Neste contexto, a existência de uma garantia que assume características de “first demand” [1] tende a ter um efeito perverso que é necessário enquadrar e acompanhar, o que objectivamente só pode ser assegurado a partir do interior dos órgãos de gestão e de administração. Razão porque nunca entendi porque é que o capital detido pelo Fundo de Resolução não está directamente representado na gestão ou mesmo na administração. Questão que assumiu importância crescente à medida que surgiram indicações da existência de conflitos de interesse envolvendo a gestão e que nunca foram – que eu tenha conhecimento – publicamente desmentidos ou mesmo clarificados. Estou convencido que até os tecnocratas europeus entenderiam os interesses que importa proteger no quadro actual.

A administração do Novo Banco ainda tem margem – à luz do acordo de venda – para solicitar ao Fundo de Resolução quase mais mil milhões de euros. Tudo parece indicar que, daqui a algum tempo, vamos assistir a mais um sobressalto e concluir que não temos alternativa?!

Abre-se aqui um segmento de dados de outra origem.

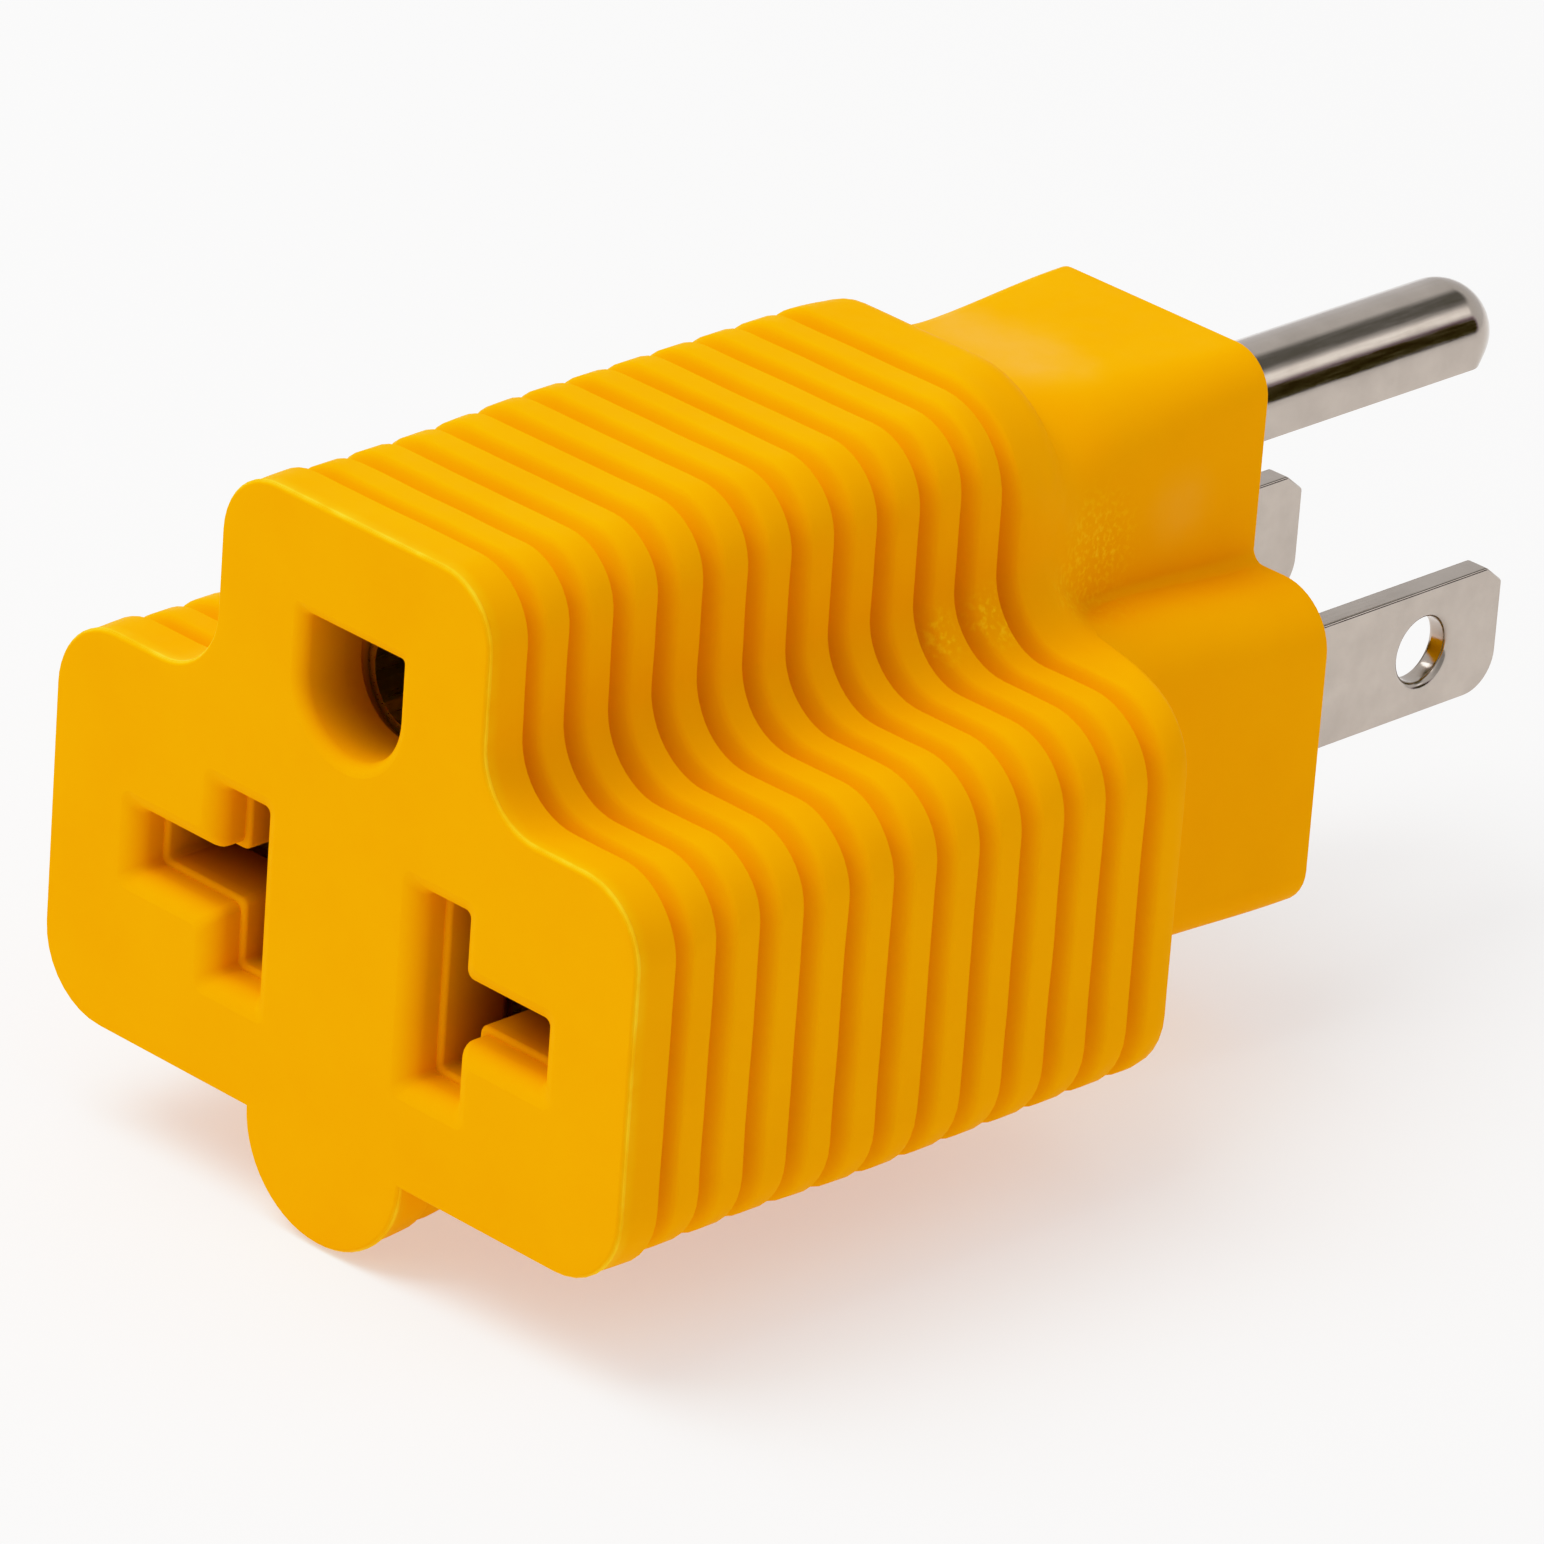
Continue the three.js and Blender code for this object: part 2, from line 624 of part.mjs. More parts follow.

Permaneço convencido que o caminho seguido desde o colapso do BES pressupunha – para ter alguma viabilidade técnica e comercial – um adequado período de estabilização e de relançamento antes de ser iniciado um processo de venda. Na linha, aliás, dos caminhos percorridos noutros países europeus.

Em boa verdade, nunca entendi as razões que levaram a que esta operação fosse transformada numa “venda forçada” com um preço indeterminado e com os riscos que referi. Receio que esta incompreensão seja partilhada por um bom número de contribuintes.

 [1] “First demand”: a garantia tem de ser tomada quando accionada.